Atheist Republics's loss of Google referral web traffic

Since May 2019, the Atheist Republic website lost a large majority of its Google referral web traffic according to the leading web marketing website SEMRush.

Google uses over 200 factors to evaluate the quality and the relevance of a website to various topics.

Projected future of atheism/Islam

See also: Atheism vs. Islam

A number of sources indicate that the percentage of atheists in the world is decreasing (see: Global atheism statistics).

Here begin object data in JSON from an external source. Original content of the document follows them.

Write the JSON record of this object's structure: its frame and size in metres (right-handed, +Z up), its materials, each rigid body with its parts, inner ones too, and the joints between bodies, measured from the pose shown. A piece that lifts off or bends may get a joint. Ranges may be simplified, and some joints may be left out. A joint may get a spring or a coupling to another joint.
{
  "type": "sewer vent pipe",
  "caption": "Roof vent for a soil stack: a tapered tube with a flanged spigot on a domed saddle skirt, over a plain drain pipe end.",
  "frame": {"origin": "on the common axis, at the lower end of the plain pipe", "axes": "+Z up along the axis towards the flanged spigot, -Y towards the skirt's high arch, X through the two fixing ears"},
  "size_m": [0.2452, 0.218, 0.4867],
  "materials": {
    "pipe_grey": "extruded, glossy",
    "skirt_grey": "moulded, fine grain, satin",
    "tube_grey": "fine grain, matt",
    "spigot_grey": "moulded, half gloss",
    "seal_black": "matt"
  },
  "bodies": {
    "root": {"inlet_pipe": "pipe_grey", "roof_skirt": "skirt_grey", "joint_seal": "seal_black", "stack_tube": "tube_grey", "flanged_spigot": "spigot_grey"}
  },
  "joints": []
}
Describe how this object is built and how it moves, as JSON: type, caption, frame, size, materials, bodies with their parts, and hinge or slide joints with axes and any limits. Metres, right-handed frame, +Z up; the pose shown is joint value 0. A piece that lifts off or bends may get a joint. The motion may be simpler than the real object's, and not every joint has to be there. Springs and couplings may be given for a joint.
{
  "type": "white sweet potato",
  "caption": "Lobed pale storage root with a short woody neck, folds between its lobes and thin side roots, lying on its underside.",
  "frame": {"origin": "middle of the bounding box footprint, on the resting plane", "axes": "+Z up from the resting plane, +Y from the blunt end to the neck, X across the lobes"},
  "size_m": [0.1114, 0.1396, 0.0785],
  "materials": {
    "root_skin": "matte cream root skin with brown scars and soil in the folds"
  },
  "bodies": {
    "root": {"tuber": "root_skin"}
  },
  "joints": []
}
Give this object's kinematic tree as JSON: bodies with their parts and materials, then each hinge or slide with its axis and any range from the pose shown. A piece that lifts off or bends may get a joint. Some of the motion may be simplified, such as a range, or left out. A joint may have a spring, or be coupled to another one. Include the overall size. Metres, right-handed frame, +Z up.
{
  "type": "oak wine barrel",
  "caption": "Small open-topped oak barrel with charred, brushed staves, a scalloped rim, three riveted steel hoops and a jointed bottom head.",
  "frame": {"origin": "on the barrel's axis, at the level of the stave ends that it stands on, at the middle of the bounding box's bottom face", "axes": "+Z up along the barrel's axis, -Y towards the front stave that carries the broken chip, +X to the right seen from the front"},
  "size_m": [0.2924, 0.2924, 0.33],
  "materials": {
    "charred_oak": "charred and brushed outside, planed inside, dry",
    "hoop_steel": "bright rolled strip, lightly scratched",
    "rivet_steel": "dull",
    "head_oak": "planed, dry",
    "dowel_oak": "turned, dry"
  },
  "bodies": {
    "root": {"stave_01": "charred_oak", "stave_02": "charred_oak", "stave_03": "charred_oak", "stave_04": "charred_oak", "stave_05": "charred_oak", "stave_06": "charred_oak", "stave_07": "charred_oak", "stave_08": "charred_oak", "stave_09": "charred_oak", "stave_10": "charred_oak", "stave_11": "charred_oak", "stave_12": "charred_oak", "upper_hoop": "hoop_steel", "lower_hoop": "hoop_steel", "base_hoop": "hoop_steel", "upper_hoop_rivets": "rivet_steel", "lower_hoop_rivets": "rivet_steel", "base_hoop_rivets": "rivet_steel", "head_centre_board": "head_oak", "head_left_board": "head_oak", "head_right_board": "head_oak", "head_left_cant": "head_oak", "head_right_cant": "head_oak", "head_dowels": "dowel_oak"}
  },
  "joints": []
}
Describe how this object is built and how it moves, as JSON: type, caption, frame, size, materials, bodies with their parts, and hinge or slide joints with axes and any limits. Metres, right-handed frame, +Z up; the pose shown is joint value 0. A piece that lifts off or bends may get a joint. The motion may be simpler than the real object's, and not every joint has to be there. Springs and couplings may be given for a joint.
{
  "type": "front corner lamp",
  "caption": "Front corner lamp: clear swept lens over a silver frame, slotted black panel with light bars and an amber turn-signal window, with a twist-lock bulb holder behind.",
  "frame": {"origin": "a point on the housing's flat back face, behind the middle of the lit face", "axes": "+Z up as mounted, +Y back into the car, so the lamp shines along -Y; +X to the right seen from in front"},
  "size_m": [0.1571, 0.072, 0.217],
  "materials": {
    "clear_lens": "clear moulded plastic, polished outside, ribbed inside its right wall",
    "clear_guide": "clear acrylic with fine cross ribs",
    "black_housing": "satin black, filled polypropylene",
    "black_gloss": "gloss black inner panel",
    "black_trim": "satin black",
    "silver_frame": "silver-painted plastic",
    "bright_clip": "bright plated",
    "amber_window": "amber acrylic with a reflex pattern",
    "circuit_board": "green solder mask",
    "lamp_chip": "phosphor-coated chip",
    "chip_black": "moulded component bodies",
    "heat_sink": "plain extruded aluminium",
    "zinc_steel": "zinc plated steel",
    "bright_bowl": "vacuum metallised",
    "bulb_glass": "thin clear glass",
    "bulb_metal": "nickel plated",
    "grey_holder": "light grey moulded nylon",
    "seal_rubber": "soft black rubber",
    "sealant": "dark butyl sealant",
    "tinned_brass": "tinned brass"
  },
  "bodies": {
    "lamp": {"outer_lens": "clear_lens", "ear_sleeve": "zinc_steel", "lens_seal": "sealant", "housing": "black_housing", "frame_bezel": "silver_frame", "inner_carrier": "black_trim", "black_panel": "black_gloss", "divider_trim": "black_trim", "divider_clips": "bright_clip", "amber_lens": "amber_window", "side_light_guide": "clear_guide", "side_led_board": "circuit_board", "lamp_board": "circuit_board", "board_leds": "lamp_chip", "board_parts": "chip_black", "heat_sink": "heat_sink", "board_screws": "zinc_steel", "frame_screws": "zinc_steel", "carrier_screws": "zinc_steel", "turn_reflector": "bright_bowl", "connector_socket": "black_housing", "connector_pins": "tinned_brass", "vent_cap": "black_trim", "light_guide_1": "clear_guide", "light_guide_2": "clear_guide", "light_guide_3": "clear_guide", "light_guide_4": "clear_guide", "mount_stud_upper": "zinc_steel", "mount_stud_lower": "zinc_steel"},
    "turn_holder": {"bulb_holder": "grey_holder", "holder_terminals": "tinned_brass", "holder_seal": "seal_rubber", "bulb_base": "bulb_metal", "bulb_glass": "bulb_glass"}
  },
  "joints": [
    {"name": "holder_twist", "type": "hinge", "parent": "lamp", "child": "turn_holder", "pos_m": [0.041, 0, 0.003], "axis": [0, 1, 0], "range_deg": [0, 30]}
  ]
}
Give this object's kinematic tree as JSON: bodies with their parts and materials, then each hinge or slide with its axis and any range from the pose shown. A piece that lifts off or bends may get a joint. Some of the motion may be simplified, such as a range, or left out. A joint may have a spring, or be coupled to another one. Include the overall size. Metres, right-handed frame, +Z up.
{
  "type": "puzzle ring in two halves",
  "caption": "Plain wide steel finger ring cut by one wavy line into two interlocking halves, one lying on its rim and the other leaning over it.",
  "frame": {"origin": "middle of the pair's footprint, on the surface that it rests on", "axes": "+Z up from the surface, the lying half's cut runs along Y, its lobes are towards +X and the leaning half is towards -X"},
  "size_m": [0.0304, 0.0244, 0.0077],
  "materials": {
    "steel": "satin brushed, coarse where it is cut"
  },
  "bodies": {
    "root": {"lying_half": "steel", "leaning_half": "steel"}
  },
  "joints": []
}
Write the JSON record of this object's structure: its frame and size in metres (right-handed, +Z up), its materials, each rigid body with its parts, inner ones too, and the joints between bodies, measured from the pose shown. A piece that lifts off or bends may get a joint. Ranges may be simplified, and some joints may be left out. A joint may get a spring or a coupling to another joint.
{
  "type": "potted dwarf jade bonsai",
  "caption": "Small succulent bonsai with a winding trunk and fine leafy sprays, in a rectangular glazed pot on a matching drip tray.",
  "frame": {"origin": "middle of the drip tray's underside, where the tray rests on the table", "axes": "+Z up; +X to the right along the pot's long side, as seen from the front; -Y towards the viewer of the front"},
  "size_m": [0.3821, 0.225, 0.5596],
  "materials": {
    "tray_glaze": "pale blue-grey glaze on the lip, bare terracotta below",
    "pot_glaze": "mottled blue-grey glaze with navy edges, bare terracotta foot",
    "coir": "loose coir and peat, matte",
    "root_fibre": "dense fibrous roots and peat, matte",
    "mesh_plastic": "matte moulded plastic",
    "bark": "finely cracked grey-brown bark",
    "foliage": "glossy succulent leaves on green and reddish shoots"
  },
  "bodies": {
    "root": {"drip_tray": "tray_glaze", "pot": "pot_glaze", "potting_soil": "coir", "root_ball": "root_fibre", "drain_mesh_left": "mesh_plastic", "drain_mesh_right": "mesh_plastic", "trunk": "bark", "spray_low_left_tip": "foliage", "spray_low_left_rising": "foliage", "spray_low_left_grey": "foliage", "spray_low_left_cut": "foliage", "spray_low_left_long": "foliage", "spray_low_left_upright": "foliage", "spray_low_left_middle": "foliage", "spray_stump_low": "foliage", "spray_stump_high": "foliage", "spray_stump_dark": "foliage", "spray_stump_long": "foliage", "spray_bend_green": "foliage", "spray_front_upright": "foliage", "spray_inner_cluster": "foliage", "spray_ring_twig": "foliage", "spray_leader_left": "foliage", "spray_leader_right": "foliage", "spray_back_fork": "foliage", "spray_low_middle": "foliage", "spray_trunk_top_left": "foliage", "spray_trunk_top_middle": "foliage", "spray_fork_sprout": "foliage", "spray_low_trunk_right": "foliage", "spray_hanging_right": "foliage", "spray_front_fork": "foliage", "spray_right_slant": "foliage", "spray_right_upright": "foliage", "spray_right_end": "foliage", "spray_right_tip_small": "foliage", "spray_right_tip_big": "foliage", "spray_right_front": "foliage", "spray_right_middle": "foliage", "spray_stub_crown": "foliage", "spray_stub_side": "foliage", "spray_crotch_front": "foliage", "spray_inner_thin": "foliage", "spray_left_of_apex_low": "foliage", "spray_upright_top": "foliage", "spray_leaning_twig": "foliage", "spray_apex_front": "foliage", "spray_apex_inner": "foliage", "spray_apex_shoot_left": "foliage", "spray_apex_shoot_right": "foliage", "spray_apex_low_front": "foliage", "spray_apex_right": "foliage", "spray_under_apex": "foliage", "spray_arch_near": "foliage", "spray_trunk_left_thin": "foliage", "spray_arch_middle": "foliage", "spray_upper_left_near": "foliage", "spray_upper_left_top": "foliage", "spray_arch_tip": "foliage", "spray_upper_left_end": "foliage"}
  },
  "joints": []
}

In 2012, the W. Edwards Deming Institute published a report by the World Future Society which indicated:

In 2100, however, the world will likely be only 9% unaffiliated — more religious than in 2012. The peak of the unaffiliated was in 1970 at around 20%, largely due to the influence of European communism. Since communism’s collapse, religion has been experiencing resurgence that will likely continue beyond 2100. All the world’s religions are poised to have enormous numeric growth (with the exceptions of tribal religions and Chinese folk religion), as well as geographic spread with the continuation of migration trends. Adherents of the world’s religions—perhaps particularly Muslims, Hindus, and Buddhists—will continue to settle in the formerly Christian and ever-expanding cities of Europe and North America, causing increases of religious pluralism in these areas. Christians and Muslims together will encompass two-thirds of the global population—more than 7 billion individuals. In 2100, the majority of the world’s 11.6 billion residents will be adherents of religious traditions.[1]

Pew Research indicates: "By 2055 to 2060, just 9% of all babies will be born to religiously unaffiliated women, while more than seven-in-ten will be born to either Muslims (36%) or Christians (35%)."[2]